→ Task goal
Look through the lines below and extract each one that contains "into".

→ Data entries
_ _ _ _ _ _ _

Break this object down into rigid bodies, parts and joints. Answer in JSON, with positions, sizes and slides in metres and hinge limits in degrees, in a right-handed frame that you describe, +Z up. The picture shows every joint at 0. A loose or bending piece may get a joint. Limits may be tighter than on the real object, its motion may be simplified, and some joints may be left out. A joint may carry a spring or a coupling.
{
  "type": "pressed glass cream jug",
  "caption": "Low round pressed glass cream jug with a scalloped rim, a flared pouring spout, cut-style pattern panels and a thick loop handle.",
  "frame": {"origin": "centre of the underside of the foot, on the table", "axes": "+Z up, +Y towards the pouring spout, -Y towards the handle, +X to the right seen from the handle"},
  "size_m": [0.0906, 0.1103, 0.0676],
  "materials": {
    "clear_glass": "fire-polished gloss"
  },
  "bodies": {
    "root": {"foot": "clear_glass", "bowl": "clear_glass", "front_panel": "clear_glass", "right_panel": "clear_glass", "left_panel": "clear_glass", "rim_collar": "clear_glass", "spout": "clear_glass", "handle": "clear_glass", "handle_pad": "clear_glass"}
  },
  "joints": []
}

_ _ _ _ _ _ _

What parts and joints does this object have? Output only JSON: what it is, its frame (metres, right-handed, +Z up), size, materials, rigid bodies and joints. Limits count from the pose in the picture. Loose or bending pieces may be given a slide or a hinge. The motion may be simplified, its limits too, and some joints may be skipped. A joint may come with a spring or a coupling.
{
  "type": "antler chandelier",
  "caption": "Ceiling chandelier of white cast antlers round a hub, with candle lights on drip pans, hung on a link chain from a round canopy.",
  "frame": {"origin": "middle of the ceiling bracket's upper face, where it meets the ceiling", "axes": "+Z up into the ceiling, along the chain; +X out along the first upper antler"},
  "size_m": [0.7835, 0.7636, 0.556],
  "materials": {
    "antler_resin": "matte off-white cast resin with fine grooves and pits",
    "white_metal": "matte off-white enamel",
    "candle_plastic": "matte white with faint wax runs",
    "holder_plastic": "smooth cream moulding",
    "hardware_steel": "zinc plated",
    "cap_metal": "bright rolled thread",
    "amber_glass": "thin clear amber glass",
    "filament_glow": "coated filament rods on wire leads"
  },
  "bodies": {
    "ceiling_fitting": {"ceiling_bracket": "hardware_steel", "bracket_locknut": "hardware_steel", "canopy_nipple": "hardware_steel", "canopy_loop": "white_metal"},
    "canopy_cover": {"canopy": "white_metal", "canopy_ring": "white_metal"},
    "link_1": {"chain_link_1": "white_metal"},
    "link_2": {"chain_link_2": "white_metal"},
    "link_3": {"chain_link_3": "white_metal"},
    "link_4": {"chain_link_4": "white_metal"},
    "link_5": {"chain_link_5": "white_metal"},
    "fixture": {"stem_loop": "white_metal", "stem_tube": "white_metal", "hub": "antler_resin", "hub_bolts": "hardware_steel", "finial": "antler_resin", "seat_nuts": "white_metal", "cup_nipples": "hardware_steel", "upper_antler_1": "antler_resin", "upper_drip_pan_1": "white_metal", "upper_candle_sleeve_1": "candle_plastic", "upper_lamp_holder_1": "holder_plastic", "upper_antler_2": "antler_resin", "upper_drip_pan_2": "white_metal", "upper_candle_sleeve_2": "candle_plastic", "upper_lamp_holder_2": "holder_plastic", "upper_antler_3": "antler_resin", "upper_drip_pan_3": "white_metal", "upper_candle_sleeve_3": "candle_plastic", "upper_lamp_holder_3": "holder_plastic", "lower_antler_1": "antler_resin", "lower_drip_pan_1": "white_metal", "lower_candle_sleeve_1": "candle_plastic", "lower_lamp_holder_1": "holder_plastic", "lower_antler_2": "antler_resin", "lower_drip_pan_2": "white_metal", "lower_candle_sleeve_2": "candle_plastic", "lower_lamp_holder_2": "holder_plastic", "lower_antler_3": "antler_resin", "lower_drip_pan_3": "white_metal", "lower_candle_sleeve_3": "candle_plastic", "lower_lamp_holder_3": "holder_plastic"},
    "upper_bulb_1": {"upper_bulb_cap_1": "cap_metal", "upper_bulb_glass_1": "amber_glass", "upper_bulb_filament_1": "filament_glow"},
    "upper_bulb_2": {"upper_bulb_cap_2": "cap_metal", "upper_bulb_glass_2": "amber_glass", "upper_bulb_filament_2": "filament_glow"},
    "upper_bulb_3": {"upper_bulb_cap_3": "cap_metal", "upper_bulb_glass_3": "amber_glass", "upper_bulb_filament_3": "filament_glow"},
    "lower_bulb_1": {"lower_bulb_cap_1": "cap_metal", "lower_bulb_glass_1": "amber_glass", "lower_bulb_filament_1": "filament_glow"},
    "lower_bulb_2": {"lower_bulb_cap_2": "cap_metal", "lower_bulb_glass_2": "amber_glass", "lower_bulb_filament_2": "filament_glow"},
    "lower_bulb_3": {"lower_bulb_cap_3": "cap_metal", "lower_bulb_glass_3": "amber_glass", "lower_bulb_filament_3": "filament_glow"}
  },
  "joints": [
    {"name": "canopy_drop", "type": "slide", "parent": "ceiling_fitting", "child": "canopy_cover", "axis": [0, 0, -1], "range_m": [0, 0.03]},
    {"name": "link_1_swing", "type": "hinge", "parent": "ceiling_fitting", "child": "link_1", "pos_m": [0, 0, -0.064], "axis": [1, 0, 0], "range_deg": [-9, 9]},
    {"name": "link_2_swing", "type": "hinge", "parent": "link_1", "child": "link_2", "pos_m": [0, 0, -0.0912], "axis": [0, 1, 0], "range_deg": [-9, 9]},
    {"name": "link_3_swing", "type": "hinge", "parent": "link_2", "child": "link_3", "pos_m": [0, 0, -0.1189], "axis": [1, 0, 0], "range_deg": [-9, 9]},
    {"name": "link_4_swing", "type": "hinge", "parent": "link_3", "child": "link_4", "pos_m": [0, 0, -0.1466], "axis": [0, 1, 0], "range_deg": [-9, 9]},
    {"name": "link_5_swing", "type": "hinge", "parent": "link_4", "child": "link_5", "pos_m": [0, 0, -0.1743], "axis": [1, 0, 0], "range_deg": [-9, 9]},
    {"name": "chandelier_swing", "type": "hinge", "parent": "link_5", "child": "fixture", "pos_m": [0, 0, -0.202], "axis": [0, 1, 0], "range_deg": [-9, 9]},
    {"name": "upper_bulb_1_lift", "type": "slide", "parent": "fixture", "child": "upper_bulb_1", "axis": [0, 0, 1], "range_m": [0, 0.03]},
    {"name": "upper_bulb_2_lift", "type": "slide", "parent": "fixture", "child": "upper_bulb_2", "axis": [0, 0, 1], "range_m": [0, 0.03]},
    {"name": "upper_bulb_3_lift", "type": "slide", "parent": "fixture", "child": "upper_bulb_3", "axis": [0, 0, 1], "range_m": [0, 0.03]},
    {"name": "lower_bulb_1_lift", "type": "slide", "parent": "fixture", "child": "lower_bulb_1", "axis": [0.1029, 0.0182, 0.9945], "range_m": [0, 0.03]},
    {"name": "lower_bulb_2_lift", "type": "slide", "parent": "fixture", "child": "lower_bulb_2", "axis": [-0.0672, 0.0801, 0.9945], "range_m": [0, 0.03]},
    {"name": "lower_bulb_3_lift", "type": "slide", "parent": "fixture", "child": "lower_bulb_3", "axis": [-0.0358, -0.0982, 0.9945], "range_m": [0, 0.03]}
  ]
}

_ _ _ _ _ _ _

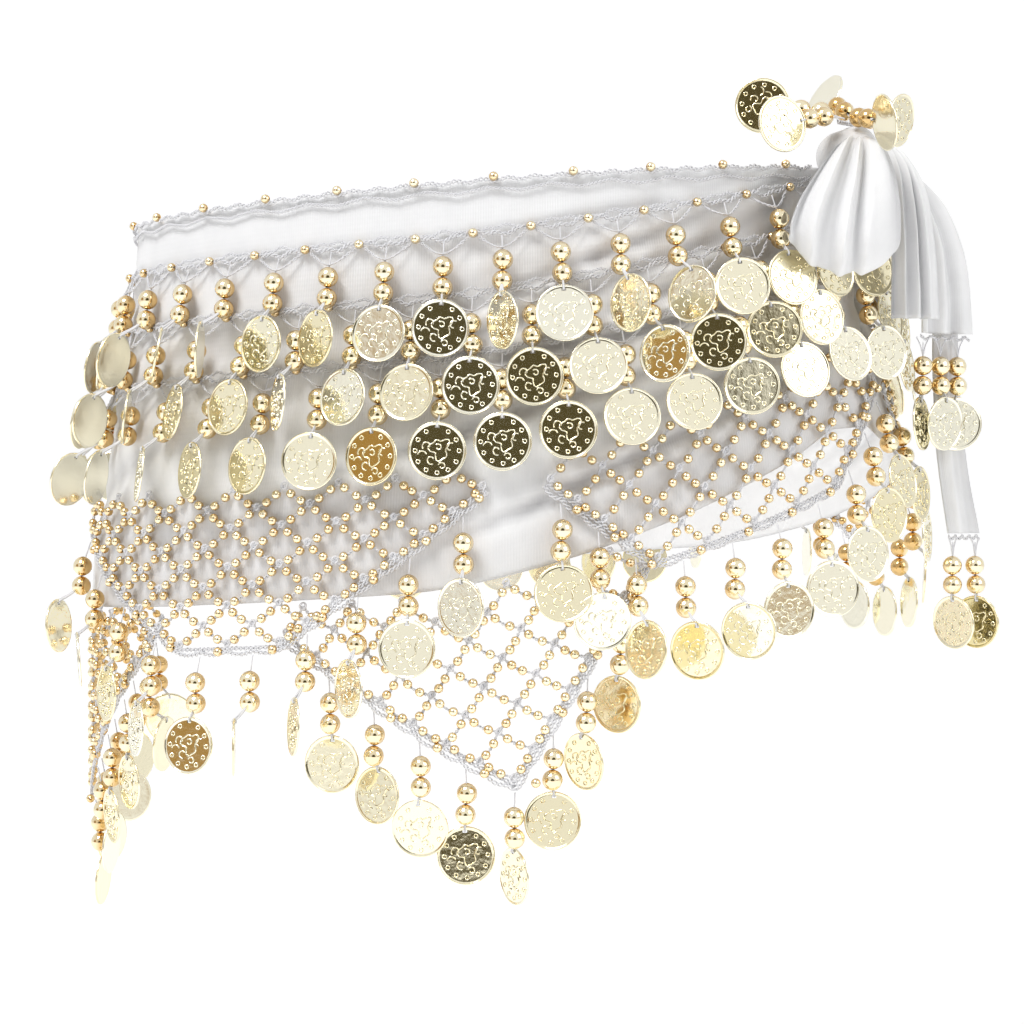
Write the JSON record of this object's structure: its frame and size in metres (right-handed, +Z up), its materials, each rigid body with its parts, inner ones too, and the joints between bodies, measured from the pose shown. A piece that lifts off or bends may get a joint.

_ _ _ _ _ _ _

→ Response to this exercise
Break this object down into rigid bodies, parts and joints. Answer in JSON, with positions, sizes and slides in metres and hinge limits in degrees, in a right-handed frame that you describe, +Z up. The picture shows every joint at 0. A loose or bending piece may get a joint. Limits may be tighter than on the real object, its motion may be simplified, and some joints may be left out. A joint may carry a spring or a coupling.
  "frame": {"origin": "middle of the ceiling bracket's upper face, where it meets the ceiling", "axes": "+Z up into the ceiling, along the chain; +X out along the first upper antler"},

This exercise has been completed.